DS: I hope that we can use the theatre as a space to imagine other spaces, other worlds, other ways things could be or should be. That’s a really utopian opportunity that the theatre offers us. I think all the arts do this in different ways but there is something about that inherent live, communal encounter that the theatre relies upon—the human to human connection. So it’s about tapping into that but also seeing limitation as a place of possibility or opportunity rather than something stifling. A lot of the imagined theatres in this book tell us what we want of the future and how the theatre might get us to that place. Other imagined theatres are dark and terrifying and threatening in order to show us what’s happening right now that we’re unaware of, or unable to see, or what might happen with just a slight twist on the logic of the everyday.

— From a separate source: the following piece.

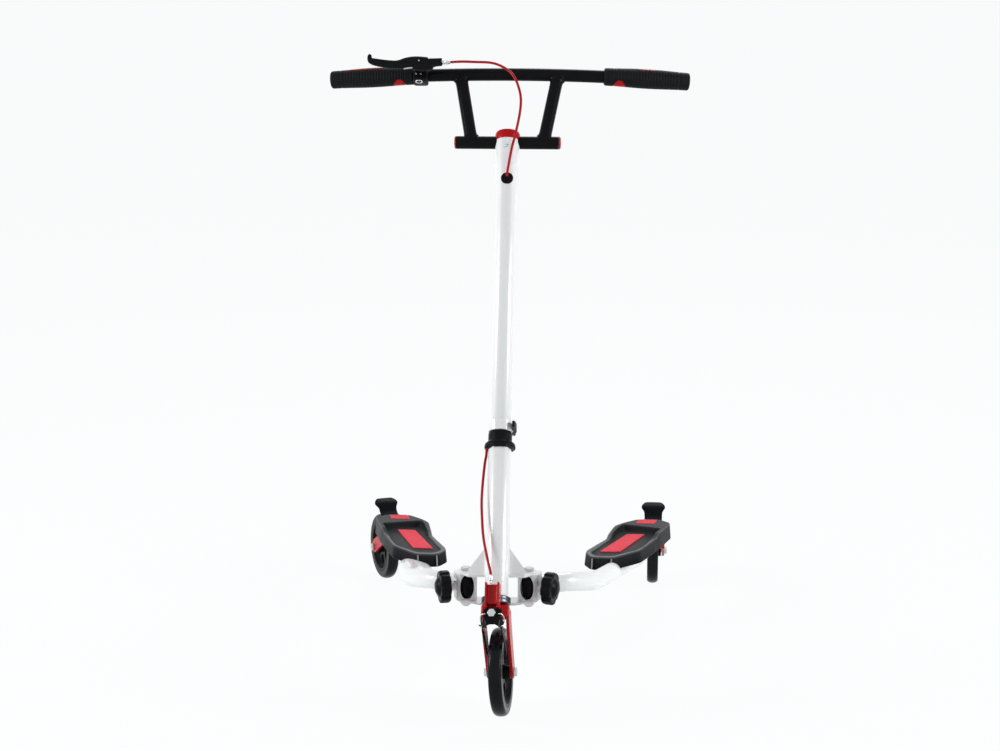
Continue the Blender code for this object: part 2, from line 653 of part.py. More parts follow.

And then there are texts that are resolutely banal in their re-imagining of the everyday—what should be happening, but isn’t: fair representation, fair pay, or accessibility. These pieces show us what it might look like to have a theatre that really did take its ethical responsibility seriously or a theatre that presents a model of the larger world. They become a wedge in the cracks in society, placed to split them open or to seal them up. Imagination also aims to provide people, whether scholars, readers, audience members, artists, whoever, the opportunity to stage events that they might not be able to stage right now. In considering loss of space, diminishing resources, political censorship or pressure—all the issues of access the arts face with alarming regularity—this project and these conversations, might be one of many hopeful venues where work can still be happening, even if we don’t have a theatre season or a stage to realize the theatre that we want to realize. In this precarious moment, these imagined theatres feel like momentary places of stability, safe experiments in destruction, manifestos or memorials for what should be done, what will be done.